When Occupy first arrived on the Green, city and police officials made no mention of a limit to the time protesters could camp on the Green. Then-City Hall spokesman Adam Joseph stressed that the city’s only priority was public safety.
“In New Haven we have a 373-year tradition of public assembly on the New Haven Green — as long as the occupiers are conducting themselves in a safe and responsible manner, we’re fine with that,” Joseph said when protesters first arrived. “It’s city and police policy that as long as everybody is following the rules, following the law, we support it as a city.”
But while Benton maintained the City still supports Occupy’s efforts, she said a “permanent tent community” on the Green is not “a long-term viable solution.”
Numerous protests have occurred on the Green in years past, especially in the late 1960s and early ’70s with events like the anti-war moratorium and the May Day protest. But none challenged the historical precedent of maintaining the Green’s open space longterm.

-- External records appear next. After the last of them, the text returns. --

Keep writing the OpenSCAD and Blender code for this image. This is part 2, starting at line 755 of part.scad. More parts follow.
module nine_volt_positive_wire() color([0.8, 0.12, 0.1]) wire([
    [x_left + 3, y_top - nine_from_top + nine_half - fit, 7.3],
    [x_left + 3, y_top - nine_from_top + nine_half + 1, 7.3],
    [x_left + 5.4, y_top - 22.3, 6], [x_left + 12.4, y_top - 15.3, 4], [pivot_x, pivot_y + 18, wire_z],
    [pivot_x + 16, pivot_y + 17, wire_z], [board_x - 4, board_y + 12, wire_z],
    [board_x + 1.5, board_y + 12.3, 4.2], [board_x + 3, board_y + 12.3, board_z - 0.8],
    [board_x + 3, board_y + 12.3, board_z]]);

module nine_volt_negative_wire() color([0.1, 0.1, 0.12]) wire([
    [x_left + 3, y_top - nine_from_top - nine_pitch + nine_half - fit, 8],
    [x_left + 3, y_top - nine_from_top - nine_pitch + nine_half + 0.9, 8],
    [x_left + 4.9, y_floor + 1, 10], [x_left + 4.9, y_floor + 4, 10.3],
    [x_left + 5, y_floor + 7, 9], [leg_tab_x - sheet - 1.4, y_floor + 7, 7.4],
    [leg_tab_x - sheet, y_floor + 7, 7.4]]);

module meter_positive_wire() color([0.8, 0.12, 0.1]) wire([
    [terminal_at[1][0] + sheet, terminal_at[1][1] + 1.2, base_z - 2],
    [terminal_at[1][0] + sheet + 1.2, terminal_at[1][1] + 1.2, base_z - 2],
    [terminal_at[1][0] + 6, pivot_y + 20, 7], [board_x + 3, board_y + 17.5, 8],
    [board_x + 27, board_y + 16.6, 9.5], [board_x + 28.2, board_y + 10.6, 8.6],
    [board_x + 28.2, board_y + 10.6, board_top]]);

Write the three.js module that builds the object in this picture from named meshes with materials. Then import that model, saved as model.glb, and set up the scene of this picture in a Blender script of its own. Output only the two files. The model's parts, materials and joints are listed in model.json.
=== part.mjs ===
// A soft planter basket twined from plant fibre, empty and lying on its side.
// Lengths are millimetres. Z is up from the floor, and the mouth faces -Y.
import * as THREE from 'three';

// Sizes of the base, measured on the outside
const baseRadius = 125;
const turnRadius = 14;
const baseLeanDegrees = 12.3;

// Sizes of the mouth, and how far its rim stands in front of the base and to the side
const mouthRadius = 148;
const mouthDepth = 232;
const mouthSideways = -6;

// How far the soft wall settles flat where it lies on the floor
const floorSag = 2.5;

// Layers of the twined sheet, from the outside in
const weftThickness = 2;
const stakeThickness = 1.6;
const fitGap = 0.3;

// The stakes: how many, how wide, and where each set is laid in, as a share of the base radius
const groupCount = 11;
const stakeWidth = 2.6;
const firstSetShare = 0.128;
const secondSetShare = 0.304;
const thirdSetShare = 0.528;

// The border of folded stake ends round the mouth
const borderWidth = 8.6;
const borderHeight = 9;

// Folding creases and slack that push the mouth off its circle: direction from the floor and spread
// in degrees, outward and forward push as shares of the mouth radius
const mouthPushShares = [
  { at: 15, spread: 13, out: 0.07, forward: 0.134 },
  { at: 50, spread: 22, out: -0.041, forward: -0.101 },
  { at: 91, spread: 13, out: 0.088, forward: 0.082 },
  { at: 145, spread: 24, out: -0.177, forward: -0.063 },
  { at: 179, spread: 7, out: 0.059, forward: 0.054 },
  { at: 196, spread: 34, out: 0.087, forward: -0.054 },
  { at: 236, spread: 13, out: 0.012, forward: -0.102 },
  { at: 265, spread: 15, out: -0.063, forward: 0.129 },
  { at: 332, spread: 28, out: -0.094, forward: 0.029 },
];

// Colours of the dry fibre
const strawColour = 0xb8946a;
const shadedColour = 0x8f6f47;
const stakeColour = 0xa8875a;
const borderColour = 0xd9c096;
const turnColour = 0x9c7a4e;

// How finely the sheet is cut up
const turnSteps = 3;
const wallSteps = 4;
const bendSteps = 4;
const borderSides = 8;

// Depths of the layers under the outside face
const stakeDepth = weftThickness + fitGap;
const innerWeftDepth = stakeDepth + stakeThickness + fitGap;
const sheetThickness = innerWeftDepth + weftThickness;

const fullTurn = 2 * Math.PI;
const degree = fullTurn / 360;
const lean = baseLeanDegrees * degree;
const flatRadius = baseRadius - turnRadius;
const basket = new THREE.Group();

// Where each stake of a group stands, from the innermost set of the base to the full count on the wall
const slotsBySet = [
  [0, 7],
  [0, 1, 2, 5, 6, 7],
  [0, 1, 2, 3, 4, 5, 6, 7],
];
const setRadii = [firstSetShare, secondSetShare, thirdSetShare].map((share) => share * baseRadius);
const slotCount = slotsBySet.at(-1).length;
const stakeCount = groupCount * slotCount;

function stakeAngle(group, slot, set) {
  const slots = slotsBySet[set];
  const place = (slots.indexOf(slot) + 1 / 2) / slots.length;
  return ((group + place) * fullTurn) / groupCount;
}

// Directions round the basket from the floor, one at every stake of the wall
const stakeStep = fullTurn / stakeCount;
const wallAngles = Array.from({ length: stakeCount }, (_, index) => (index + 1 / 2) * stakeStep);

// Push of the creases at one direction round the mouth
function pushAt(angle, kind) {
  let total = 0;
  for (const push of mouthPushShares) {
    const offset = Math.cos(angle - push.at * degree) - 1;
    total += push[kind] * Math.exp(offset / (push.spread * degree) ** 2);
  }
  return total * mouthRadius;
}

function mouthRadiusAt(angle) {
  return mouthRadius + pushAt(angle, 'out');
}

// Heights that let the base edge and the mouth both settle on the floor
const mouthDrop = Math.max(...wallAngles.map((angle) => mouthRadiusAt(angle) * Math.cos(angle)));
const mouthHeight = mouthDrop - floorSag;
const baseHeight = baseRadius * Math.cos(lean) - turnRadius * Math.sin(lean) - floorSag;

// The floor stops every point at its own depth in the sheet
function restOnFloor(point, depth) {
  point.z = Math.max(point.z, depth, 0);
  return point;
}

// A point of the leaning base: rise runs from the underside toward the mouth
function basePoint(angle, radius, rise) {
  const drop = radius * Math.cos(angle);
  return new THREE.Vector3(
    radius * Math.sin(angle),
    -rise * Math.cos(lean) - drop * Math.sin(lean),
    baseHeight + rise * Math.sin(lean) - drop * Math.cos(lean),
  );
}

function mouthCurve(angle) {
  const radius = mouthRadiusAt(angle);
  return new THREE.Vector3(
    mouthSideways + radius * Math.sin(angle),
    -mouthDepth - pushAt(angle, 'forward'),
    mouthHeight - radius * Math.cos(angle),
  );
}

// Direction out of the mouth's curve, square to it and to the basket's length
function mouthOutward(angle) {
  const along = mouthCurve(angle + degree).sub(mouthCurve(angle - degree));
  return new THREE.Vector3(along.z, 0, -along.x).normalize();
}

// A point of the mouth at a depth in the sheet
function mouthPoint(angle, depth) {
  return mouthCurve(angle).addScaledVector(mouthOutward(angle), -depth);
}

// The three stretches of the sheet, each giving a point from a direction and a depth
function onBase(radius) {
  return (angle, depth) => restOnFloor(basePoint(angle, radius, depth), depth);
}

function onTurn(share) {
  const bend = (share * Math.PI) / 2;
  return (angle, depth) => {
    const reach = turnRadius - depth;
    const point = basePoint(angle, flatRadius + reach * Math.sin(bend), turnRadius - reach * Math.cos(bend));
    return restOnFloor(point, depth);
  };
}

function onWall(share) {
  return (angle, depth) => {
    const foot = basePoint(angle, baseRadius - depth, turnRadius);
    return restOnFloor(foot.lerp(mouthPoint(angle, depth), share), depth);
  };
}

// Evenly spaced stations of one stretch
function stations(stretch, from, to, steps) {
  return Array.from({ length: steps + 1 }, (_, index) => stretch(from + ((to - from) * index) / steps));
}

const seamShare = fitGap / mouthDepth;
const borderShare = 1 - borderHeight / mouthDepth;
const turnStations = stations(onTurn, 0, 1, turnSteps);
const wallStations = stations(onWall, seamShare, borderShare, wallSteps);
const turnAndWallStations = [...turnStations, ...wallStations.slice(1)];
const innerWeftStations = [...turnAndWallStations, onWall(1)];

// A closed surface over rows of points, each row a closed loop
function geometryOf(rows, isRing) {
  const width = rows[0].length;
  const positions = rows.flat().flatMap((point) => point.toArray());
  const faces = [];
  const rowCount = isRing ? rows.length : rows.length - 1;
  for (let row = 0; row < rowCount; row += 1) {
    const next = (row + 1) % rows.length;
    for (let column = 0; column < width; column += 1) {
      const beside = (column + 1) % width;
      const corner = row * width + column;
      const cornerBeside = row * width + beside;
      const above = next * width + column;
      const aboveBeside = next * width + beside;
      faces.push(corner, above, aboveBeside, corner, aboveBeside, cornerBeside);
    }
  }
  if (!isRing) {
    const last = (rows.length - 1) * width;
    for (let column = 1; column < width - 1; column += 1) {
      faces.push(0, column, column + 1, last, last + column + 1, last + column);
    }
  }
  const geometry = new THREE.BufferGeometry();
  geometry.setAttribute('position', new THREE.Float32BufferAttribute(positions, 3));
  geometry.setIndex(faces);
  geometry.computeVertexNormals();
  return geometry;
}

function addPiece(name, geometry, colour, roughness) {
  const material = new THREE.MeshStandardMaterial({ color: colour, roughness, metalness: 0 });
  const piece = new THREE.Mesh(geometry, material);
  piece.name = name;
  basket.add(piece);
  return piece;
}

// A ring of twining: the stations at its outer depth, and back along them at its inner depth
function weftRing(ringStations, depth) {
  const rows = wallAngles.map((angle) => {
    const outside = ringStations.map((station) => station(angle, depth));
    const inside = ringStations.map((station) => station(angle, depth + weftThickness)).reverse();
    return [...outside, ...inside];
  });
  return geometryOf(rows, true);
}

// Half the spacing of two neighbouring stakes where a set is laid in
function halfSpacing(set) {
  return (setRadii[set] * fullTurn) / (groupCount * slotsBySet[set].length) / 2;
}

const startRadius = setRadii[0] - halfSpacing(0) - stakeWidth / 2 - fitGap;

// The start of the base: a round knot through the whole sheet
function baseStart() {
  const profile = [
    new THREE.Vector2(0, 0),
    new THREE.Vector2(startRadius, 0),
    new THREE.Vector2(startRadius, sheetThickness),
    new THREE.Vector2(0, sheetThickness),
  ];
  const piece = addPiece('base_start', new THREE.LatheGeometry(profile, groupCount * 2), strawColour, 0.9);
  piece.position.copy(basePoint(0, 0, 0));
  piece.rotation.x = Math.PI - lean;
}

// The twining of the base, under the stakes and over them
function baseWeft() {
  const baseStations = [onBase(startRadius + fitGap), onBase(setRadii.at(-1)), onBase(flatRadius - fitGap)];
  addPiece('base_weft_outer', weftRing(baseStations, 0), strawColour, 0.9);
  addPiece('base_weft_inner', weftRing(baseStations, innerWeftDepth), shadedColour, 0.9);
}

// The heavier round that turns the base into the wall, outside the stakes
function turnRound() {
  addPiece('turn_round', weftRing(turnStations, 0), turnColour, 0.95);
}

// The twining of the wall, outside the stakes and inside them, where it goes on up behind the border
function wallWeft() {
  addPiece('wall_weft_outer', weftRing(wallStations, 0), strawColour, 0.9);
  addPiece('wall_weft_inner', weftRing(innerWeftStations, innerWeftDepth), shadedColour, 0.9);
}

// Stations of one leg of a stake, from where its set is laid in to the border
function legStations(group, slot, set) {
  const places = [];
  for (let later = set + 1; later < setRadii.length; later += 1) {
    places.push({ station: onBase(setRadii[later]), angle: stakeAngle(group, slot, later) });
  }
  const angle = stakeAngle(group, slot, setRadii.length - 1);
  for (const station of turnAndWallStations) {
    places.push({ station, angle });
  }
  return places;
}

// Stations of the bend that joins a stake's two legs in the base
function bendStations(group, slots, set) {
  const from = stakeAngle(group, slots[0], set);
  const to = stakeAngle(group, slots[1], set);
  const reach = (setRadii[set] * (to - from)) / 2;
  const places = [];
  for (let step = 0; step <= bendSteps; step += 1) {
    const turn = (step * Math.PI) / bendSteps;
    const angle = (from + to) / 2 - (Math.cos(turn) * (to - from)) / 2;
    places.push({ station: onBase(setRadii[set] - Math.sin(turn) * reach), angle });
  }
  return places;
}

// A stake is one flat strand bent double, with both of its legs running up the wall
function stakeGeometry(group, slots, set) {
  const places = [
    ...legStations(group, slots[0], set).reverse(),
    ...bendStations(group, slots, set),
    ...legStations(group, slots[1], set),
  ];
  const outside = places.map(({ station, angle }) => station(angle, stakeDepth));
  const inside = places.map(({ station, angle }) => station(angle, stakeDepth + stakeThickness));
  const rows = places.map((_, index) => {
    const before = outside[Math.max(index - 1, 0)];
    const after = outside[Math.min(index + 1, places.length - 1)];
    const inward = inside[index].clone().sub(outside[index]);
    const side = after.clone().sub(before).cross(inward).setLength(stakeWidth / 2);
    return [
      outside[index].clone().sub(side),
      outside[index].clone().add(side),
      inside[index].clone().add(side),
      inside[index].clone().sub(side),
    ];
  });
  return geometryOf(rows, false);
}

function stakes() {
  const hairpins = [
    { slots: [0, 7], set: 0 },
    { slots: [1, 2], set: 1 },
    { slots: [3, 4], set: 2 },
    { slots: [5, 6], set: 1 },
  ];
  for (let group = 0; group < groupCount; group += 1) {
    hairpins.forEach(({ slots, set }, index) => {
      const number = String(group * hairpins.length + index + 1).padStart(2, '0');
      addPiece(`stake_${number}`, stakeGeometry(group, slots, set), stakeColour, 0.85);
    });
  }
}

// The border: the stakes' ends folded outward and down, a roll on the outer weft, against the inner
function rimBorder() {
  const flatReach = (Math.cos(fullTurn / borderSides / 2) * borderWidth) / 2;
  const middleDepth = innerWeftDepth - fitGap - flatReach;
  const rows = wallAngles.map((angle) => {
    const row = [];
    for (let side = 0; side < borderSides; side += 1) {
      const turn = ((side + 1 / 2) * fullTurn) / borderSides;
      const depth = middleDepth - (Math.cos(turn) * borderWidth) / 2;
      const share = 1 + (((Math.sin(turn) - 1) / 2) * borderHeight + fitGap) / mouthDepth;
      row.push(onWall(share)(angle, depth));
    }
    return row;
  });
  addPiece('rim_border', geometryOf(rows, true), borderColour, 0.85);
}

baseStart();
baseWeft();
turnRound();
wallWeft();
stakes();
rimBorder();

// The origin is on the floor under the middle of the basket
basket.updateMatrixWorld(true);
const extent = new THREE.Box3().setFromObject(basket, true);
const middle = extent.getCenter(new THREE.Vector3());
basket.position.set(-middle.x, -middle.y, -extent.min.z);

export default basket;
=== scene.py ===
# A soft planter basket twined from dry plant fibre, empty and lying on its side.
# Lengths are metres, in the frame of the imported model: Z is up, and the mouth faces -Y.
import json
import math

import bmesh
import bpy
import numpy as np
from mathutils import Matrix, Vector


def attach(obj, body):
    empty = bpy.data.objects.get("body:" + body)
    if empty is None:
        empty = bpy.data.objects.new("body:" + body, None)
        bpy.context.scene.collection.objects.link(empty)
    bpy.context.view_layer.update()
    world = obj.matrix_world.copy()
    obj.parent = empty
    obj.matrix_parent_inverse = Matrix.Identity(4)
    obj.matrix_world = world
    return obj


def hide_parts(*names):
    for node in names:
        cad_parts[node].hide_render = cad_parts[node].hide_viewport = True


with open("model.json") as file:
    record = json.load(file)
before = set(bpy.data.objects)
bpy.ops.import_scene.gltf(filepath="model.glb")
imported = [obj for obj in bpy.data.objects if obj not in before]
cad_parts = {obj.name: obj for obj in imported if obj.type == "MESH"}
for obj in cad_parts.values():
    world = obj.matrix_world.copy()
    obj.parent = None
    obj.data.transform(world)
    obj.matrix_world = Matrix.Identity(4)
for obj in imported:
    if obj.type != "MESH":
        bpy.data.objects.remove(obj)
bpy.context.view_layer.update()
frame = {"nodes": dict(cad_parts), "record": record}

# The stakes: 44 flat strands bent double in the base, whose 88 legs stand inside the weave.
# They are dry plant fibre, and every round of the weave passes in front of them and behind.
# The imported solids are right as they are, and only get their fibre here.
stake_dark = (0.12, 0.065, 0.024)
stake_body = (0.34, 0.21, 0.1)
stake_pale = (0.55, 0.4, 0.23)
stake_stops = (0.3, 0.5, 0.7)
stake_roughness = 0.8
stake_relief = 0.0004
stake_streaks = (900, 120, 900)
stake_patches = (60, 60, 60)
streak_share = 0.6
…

Edward Zelinsky ’72 LAW ’75 GRD ’75 ’78, a former alderman and longtime New Haven resident, recalled the city’s “very strong policy against permanent structures on the Green” after the assassination of former president John F. Kennedy. Kennedy had spoken in New Haven while campaigning, and after his death, a proposal to erect a statue of the former president was sent to the proprietors. Citing the Green’s purpose of housing as much open space as possible and their duty of looking to the long-term good of the Green, the proprietors rejected the proposal.
“The proprietors have always felt and have had widespread public support that this is open space,” Zelinsky said. “And if we can’t have a statue of President Kennedy, we have to wonder if this tent city is good for the long-term health of the community.”